With event sourcing we would have more uniform information to work with, and it would likely be a lot easier for the data scientist to build the model. Also since more information is available as proper events, it might be a lot easier to research similar things in the future.
Since PEF is a financial institution there are some strict laws that apply. One of these is that it should always be clear that if customer data is changed, it should be clear who made the change and way. For example an address might be changed because the customer has moved. This change might be done from the web UI by the customer directly, or indirectly by calling customer support. As it turned out, the current customer service wasn't compliant with these rules, and should be updated soon on the risk of losing the license.
This ment the customer service team had to go through the code base, and add relevant logging with the relevant details to be compliant. The team also added an item to the 'Definition of Done', so when in the future anything is added that updates customer information the relevant logging should also be there.
With event sourcing such nonfunctional requirements are easier to handle in a generic way. For example, we could have something like the 'CustomerContext' which is part of all commands related to the customer.
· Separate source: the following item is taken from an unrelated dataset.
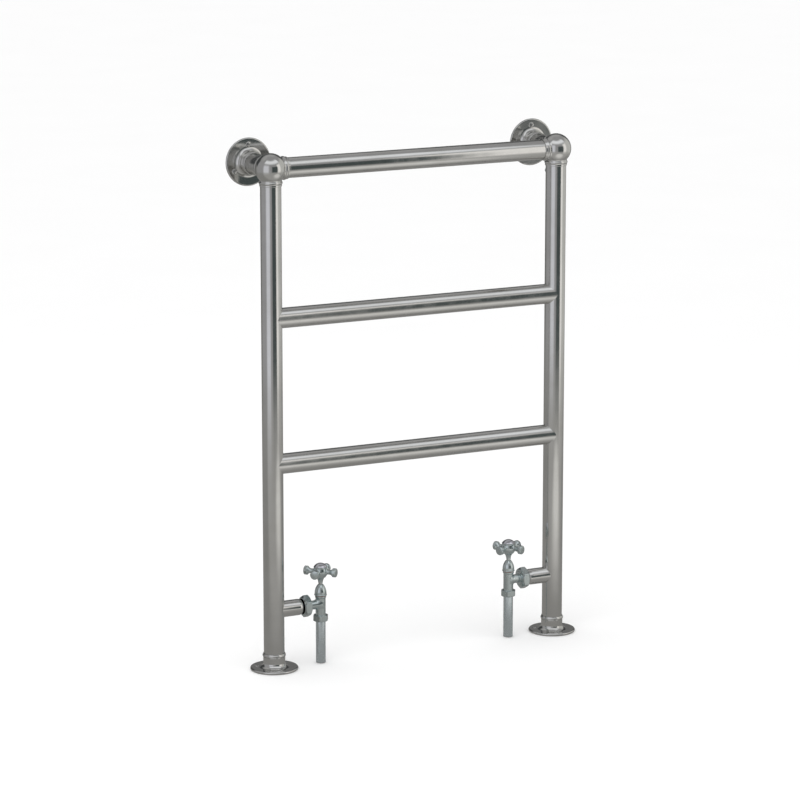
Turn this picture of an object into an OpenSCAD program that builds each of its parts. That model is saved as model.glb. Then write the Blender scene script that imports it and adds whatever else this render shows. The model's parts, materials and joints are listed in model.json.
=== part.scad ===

In the resulting events we need to include those, to make sure they are stored with the event. It should not be that hard to add this additional information later on.
While event sourcing in the strong sense might seem to complex at first glance, it might actually make thing easier later on. By using certain libraries of frameworks it might not actually be much more complex than event sourcing in the weak sense. As such when designing a new architecture or service, I think it's something that should at least be considered.
I know some of the things might be controversial, please feel free to discuss.